### PROBLEM DESCRIPTION
Could you give the data below again, exactly and completely?

(begin)

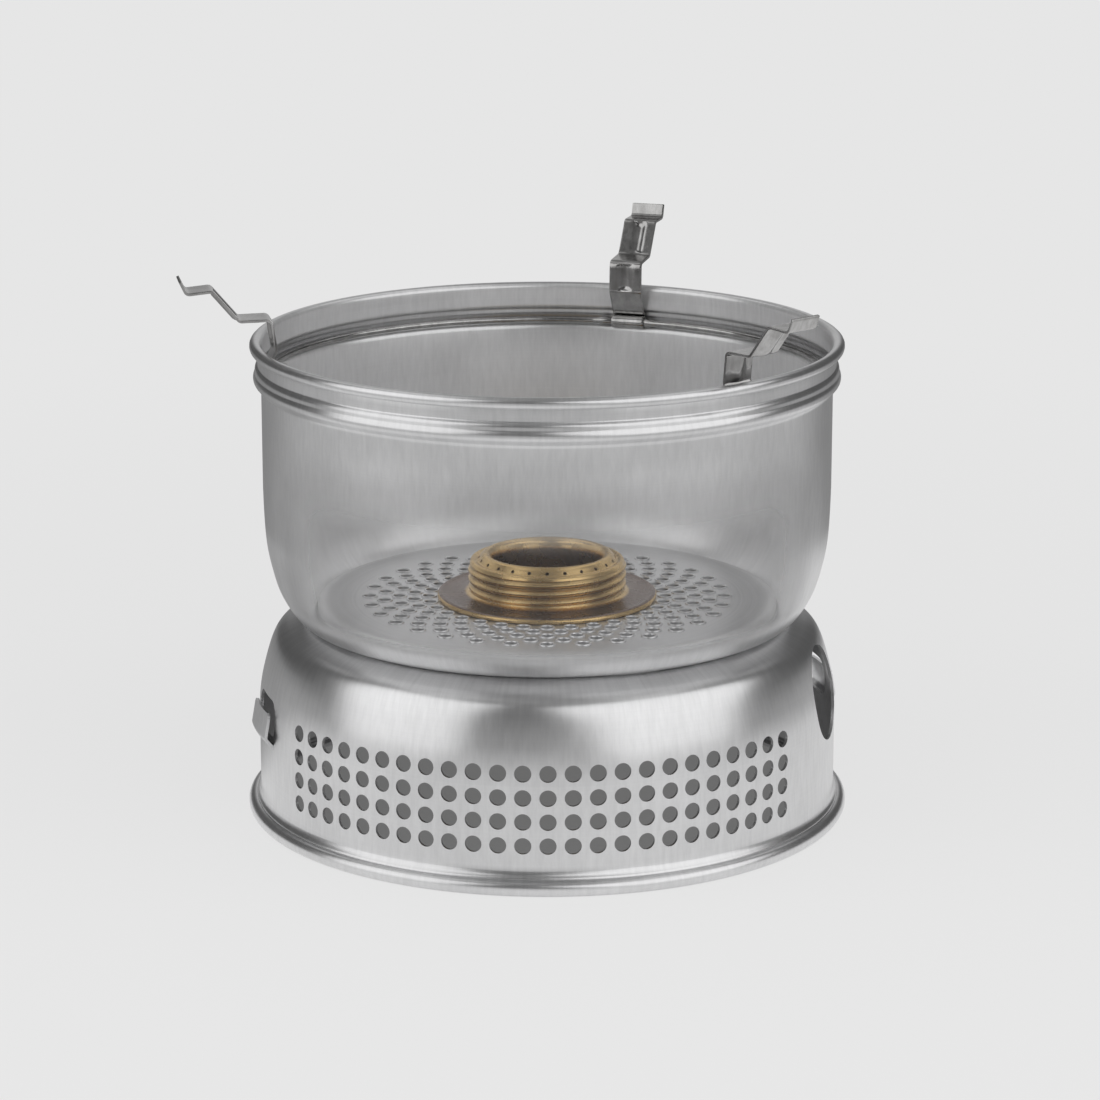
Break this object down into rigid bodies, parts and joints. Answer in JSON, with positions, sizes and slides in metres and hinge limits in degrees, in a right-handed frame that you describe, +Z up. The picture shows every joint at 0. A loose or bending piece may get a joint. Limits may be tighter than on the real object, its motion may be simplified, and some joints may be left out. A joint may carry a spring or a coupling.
{
  "type": "storm cooker",
  "caption": "Spirit burner in the perforated floor of a two-part spun windshield, with fold-down pan supports, a vented front and a hose hole",
  "frame": {"origin": "centre of the cooker's outline, on the surface that it stands on; the axis of the turned pieces is 9.9 mm to +X and 6.6 mm to -Y of it, because the pan supports lean out to one side", "axes": "+Z up, -Y the vented front, +X the side with the hose hole"},
  "size_m": [0.2234, 0.2158, 0.1876],
  "materials": {
    "spun_aluminium": "spun and satin brushed",
    "stainless_steel": "cold rolled strip and wire",
    "bronzed_brass": "bronzed, brushed",
    "wick_fibre": "packed mineral fibre"
  },
  "bodies": {
    "lower_windshield": {"lower_windshield": "spun_aluminium"},
    "upper_windshield": {"upper_windshield": "spun_aluminium", "support_ring": "stainless_steel"},
    "pan_support_back": {"pan_support_back": "stainless_steel"},
    "pan_support_left": {"pan_support_left": "stainless_steel"},
    "pan_support_right": {"pan_support_right": "stainless_steel"},
    "burner": {"burner_collar": "bronzed_brass", "burner_cup": "bronzed_brass", "burner_inner_wall": "bronzed_brass", "burner_wick": "wick_fibre"}
  },
  "joints": [
    {"name": "windshield_twist", "type": "hinge", "parent": "lower_windshield", "child": "upper_windshield", "pos_m": [0.0099, -0.00661, 0.063], "axis": [0, 0, 1], "range_deg": [-20, 0]},
    {"name": "fold_back_support", "type": "hinge", "parent": "upper_windshield", "child": "pan_support_back", "pos_m": [0.03895, 0.08279, 0.1489], "axis": [0.9511, -0.309, 0], "range_deg": [0, 153]},
    {"name": "fold_left_support", "type": "hinge", "parent": "upper_windshield", "child": "pan_support_left", "pos_m": [-0.08278, -0.02229, 0.1489], "axis": [-0.1668, 0.986, 0], "range_deg": [0, 159]},
    {"name": "fold_right_support", "type": "hinge", "parent": "upper_windshield", "child": "pan_support_right", "pos_m": [0.07219, -0.07701, 0.1489], "axis": [-0.749, -0.6626, 0], "range_deg": [0, 157]},
    {"name": "burner_lift", "type": "slide", "parent": "upper_windshield", "child": "burner", "axis": [0, 0, 1], "range_m": [0, 0.15]}
  ]
}
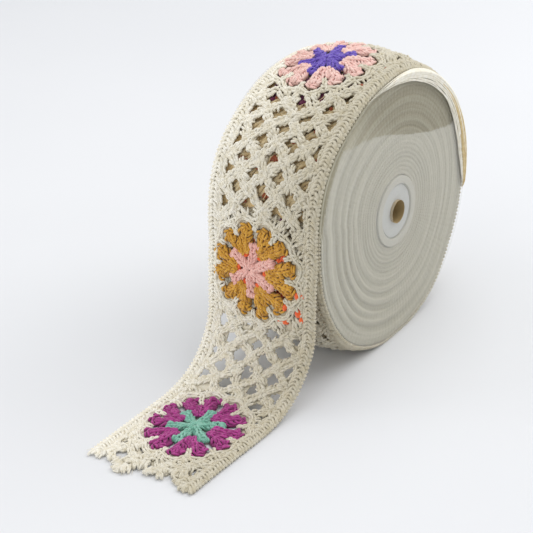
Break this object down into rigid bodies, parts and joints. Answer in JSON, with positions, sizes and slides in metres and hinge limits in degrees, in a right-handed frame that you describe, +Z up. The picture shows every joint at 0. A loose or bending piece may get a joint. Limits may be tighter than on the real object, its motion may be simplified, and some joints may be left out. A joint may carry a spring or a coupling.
{
  "type": "crochet lace trim on a reel",
  "caption": "Crochet lace trim with flower motifs and plaited selvedges, wound on a clear-sided reel with a white hub, its loose end lying out in front.",
  "frame": {"origin": "middle of the whole part's base, on the surface that it rests on", "axes": "+X along the reel's axis towards the near disc, +Z up; the loose end lies out towards -Y"},
  "size_m": [0.0984, 0.3444, 0.2097],
  "materials": {
    "lace": "matte cotton yarn",
    "hub_plastic": "satin white",
    "clear_plastic": "clear, polished"
  },
  "bodies": {
    "root": {"wound_trim": "lace", "loose_end": "lace", "reel_core": "hub_plastic", "near_disc": "clear_plastic", "far_disc": "clear_plastic"}
  },
  "joints": []
}
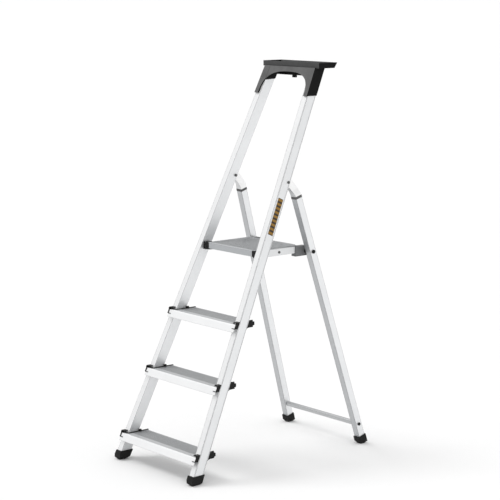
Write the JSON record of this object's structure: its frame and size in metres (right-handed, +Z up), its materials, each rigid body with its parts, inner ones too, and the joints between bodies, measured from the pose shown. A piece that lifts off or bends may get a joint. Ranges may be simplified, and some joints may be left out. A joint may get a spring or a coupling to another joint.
{
  "type": "platform step ladder",
  "caption": "Folding aluminium platform step ladder with grooved treads, a ribbed standing platform, cranked rear frame and a moulded tool tray on top.",
  "frame": {"origin": "on the floor under the middle of the open ladder, halfway between the toes of the front feet and the heels of the rear feet", "axes": "+Z up, +X to the climber's right, +Y from the climbing side to the rear frame"},
  "size_m": [0.463, 0.8658, 1.455],
  "materials": {
    "stile_aluminium": "satin, lengthwise extrusion lines",
    "tread_aluminium": "satin, grooved top",
    "deck_aluminium": "satin, ribbed",
    "bright_fastener": "zinc plated",
    "black_plastic": "moulded, fine grain",
    "tray_plastic": "moulded, fine grain",
    "foot_rubber": "matte",
    "label_film": "printed film, no lettering"
  },
  "bodies": {
    "front_section": {"right_stile": "stile_aluminium", "left_stile": "stile_aluminium", "right_front_foot": "foot_rubber", "left_front_foot": "foot_rubber", "tread_1": "tread_aluminium", "tread_2": "tread_aluminium", "tread_3": "tread_aluminium", "tread_1_right_bracket": "black_plastic", "tread_1_left_bracket": "black_plastic", "tread_2_right_bracket": "black_plastic", "tread_2_left_bracket": "black_plastic", "tread_3_right_bracket": "black_plastic", "tread_3_left_bracket": "black_plastic", "tread_rivets": "bright_fastener", "top_tray": "tray_plastic", "label": "label_film", "right_saddle": "black_plastic", "left_saddle": "black_plastic", "saddle_rivets": "bright_fastener", "right_pivot_bolt": "bright_fastener", "left_pivot_bolt": "bright_fastener", "pivot_nuts": "bright_fastener"},
    "rear_frame": {"right_rear_leg": "stile_aluminium", "left_rear_leg": "stile_aluminium", "right_leg_collar": "black_plastic", "left_leg_collar": "black_plastic", "right_elbow": "stile_aluminium", "left_elbow": "stile_aluminium", "right_rear_foot": "foot_rubber", "left_rear_foot": "foot_rubber", "crossbar": "stile_aluminium", "crossbar_plugs": "black_plastic", "crossbar_bolts": "black_plastic", "right_hinge_bolt": "black_plastic", "left_hinge_bolt": "black_plastic", "hinge_spacers": "black_plastic"},
    "platform": {"platform_deck": "deck_aluminium", "platform_beam": "deck_aluminium", "platform_end_caps": "black_plastic", "right_rail": "stile_aluminium", "left_rail": "stile_aluminium", "right_hinge_block": "black_plastic", "left_hinge_block": "black_plastic", "platform_rear_bar": "black_plastic", "platform_rivets": "bright_fastener"}
  },
  "joints": [
    {"name": "rear_fold", "type": "hinge", "parent": "front_section", "child": "rear_frame", "pos_m": [0, 0.07586, 1.029], "axis": [-1, 0, 0], "range_deg": [0, 37]},
    {"name": "platform_tilt", "type": "hinge", "parent": "rear_frame", "child": "platform", "pos_m": [0, 0.18426, 0.765], "axis": [-1, 0, 0], "range_deg": [0, 56]}
  ],
  "couplings": [
    {"joint": "platform_tilt", "follows": "rear_fold", "ratio": 1.5}
  ]
}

(end)

### EXPECTED ANSWER
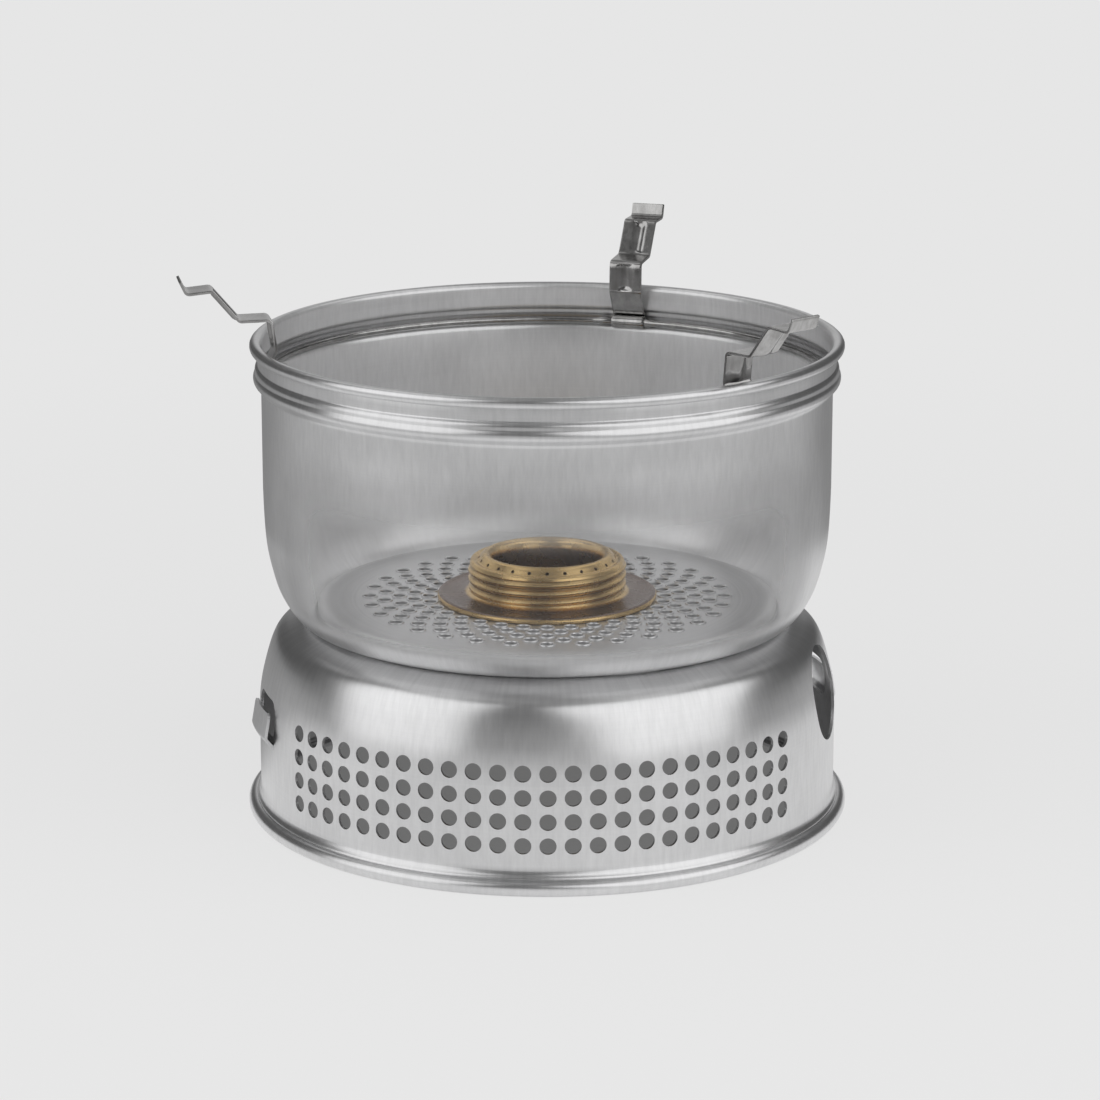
Break this object down into rigid bodies, parts and joints. Answer in JSON, with positions, sizes and slides in metres and hinge limits in degrees, in a right-handed frame that you describe, +Z up. The picture shows every joint at 0. A loose or bending piece may get a joint. Limits may be tighter than on the real object, its motion may be simplified, and some joints may be left out. A joint may carry a spring or a coupling.
{
  "type": "storm cooker",
  "caption": "Spirit burner in the perforated floor of a two-part spun windshield, with fold-down pan supports, a vented front and a hose hole",
  "frame": {"origin": "centre of the cooker's outline, on the surface that it stands on; the axis of the turned pieces is 9.9 mm to +X and 6.6 mm to -Y of it, because the pan supports lean out to one side", "axes": "+Z up, -Y the vented front, +X the side with the hose hole"},
  "size_m": [0.2234, 0.2158, 0.1876],
  "materials": {
    "spun_aluminium": "spun and satin brushed",
    "stainless_steel": "cold rolled strip and wire",
    "bronzed_brass": "bronzed, brushed",
    "wick_fibre": "packed mineral fibre"
  },
  "bodies": {
    "lower_windshield": {"lower_windshield": "spun_aluminium"},
    "upper_windshield": {"upper_windshield": "spun_aluminium", "support_ring": "stainless_steel"},
    "pan_support_back": {"pan_support_back": "stainless_steel"},
    "pan_support_left": {"pan_support_left": "stainless_steel"},
    "pan_support_right": {"pan_support_right": "stainless_steel"},
    "burner": {"burner_collar": "bronzed_brass", "burner_cup": "bronzed_brass", "burner_inner_wall": "bronzed_brass", "burner_wick": "wick_fibre"}
  },
  "joints": [
    {"name": "windshield_twist", "type": "hinge", "parent": "lower_windshield", "child": "upper_windshield", "pos_m": [0.0099, -0.00661, 0.063], "axis": [0, 0, 1], "range_deg": [-20, 0]},
    {"name": "fold_back_support", "type": "hinge", "parent": "upper_windshield", "child": "pan_support_back", "pos_m": [0.03895, 0.08279, 0.1489], "axis": [0.9511, -0.309, 0], "range_deg": [0, 153]},
    {"name": "fold_left_support", "type": "hinge", "parent": "upper_windshield", "child": "pan_support_left", "pos_m": [-0.08278, -0.02229, 0.1489], "axis": [-0.1668, 0.986, 0], "range_deg": [0, 159]},
    {"name": "fold_right_support", "type": "hinge", "parent": "upper_windshield", "child": "pan_support_right", "pos_m": [0.07219, -0.07701, 0.1489], "axis": [-0.749, -0.6626, 0], "range_deg": [0, 157]},
    {"name": "burner_lift", "type": "slide", "parent": "upper_windshield", "child": "burner", "axis": [0, 0, 1], "range_m": [0, 0.15]}
  ]
}
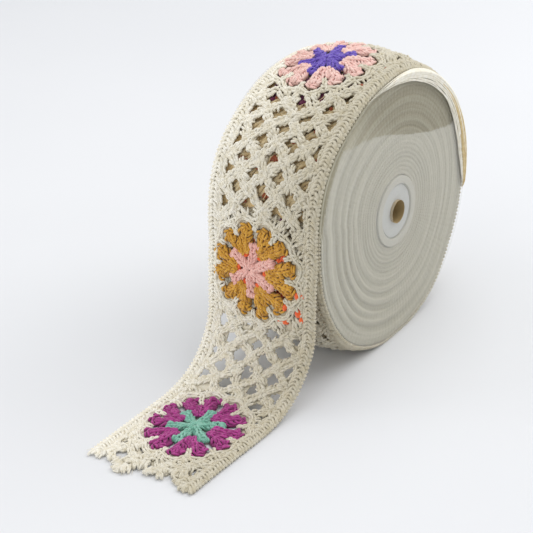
Break this object down into rigid bodies, parts and joints. Answer in JSON, with positions, sizes and slides in metres and hinge limits in degrees, in a right-handed frame that you describe, +Z up. The picture shows every joint at 0. A loose or bending piece may get a joint. Limits may be tighter than on the real object, its motion may be simplified, and some joints may be left out. A joint may carry a spring or a coupling.
{
  "type": "crochet lace trim on a reel",
  "caption": "Crochet lace trim with flower motifs and plaited selvedges, wound on a clear-sided reel with a white hub, its loose end lying out in front.",
  "frame": {"origin": "middle of the whole part's base, on the surface that it rests on", "axes": "+X along the reel's axis towards the near disc, +Z up; the loose end lies out towards -Y"},
  "size_m": [0.0984, 0.3444, 0.2097],
  "materials": {
    "lace": "matte cotton yarn",
    "hub_plastic": "satin white",
    "clear_plastic": "clear, polished"
  },
  "bodies": {
    "root": {"wound_trim": "lace", "loose_end": "lace", "reel_core": "hub_plastic", "near_disc": "clear_plastic", "far_disc": "clear_plastic"}
  },
  "joints": []
}
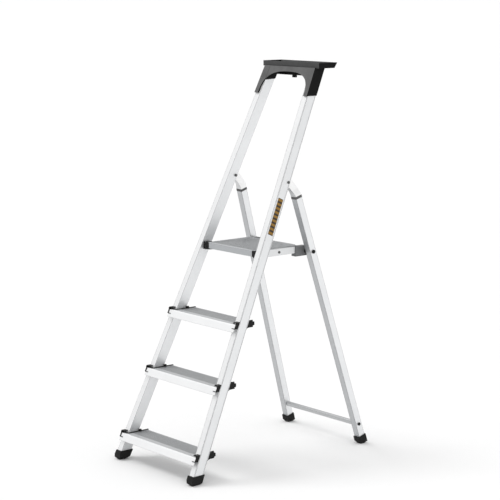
Write the JSON record of this object's structure: its frame and size in metres (right-handed, +Z up), its materials, each rigid body with its parts, inner ones too, and the joints between bodies, measured from the pose shown. A piece that lifts off or bends may get a joint. Ranges may be simplified, and some joints may be left out. A joint may get a spring or a coupling to another joint.
{
  "type": "platform step ladder",
  "caption": "Folding aluminium platform step ladder with grooved treads, a ribbed standing platform, cranked rear frame and a moulded tool tray on top.",
  "frame": {"origin": "on the floor under the middle of the open ladder, halfway between the toes of the front feet and the heels of the rear feet", "axes": "+Z up, +X to the climber's right, +Y from the climbing side to the rear frame"},
  "size_m": [0.463, 0.8658, 1.455],
  "materials": {
    "stile_aluminium": "satin, lengthwise extrusion lines",
    "tread_aluminium": "satin, grooved top",
    "deck_aluminium": "satin, ribbed",
    "bright_fastener": "zinc plated",
    "black_plastic": "moulded, fine grain",
    "tray_plastic": "moulded, fine grain",
    "foot_rubber": "matte",
    "label_film": "printed film, no lettering"
  },
  "bodies": {
    "front_section": {"right_stile": "stile_aluminium", "left_stile": "stile_aluminium", "right_front_foot": "foot_rubber", "left_front_foot": "foot_rubber", "tread_1": "tread_aluminium", "tread_2": "tread_aluminium", "tread_3": "tread_aluminium", "tread_1_right_bracket": "black_plastic", "tread_1_left_bracket": "black_plastic", "tread_2_right_bracket": "black_plastic", "tread_2_left_bracket": "black_plastic", "tread_3_right_bracket": "black_plastic", "tread_3_left_bracket": "black_plastic", "tread_rivets": "bright_fastener", "top_tray": "tray_plastic", "label": "label_film", "right_saddle": "black_plastic", "left_saddle": "black_plastic", "saddle_rivets": "bright_fastener", "right_pivot_bolt": "bright_fastener", "left_pivot_bolt": "bright_fastener", "pivot_nuts": "bright_fastener"},
    "rear_frame": {"right_rear_leg": "stile_aluminium", "left_rear_leg": "stile_aluminium", "right_leg_collar": "black_plastic", "left_leg_collar": "black_plastic", "right_elbow": "stile_aluminium", "left_elbow": "stile_aluminium", "right_rear_foot": "foot_rubber", "left_rear_foot": "foot_rubber", "crossbar": "stile_aluminium", "crossbar_plugs": "black_plastic", "crossbar_bolts": "black_plastic", "right_hinge_bolt": "black_plastic", "left_hinge_bolt": "black_plastic", "hinge_spacers": "black_plastic"},
    "platform": {"platform_deck": "deck_aluminium", "platform_beam": "deck_aluminium", "platform_end_caps": "black_plastic", "right_rail": "stile_aluminium", "left_rail": "stile_aluminium", "right_hinge_block": "black_plastic", "left_hinge_block": "black_plastic", "platform_rear_bar": "black_plastic", "platform_rivets": "bright_fastener"}
  },
  "joints": [
    {"name": "rear_fold", "type": "hinge", "parent": "front_section", "child": "rear_frame", "pos_m": [0, 0.07586, 1.029], "axis": [-1, 0, 0], "range_deg": [0, 37]},
    {"name": "platform_tilt", "type": "hinge", "parent": "rear_frame", "child": "platform", "pos_m": [0, 0.18426, 0.765], "axis": [-1, 0, 0], "range_deg": [0, 56]}
  ],
  "couplings": [
    {"joint": "platform_tilt", "follows": "rear_fold", "ratio": 1.5}
  ]
}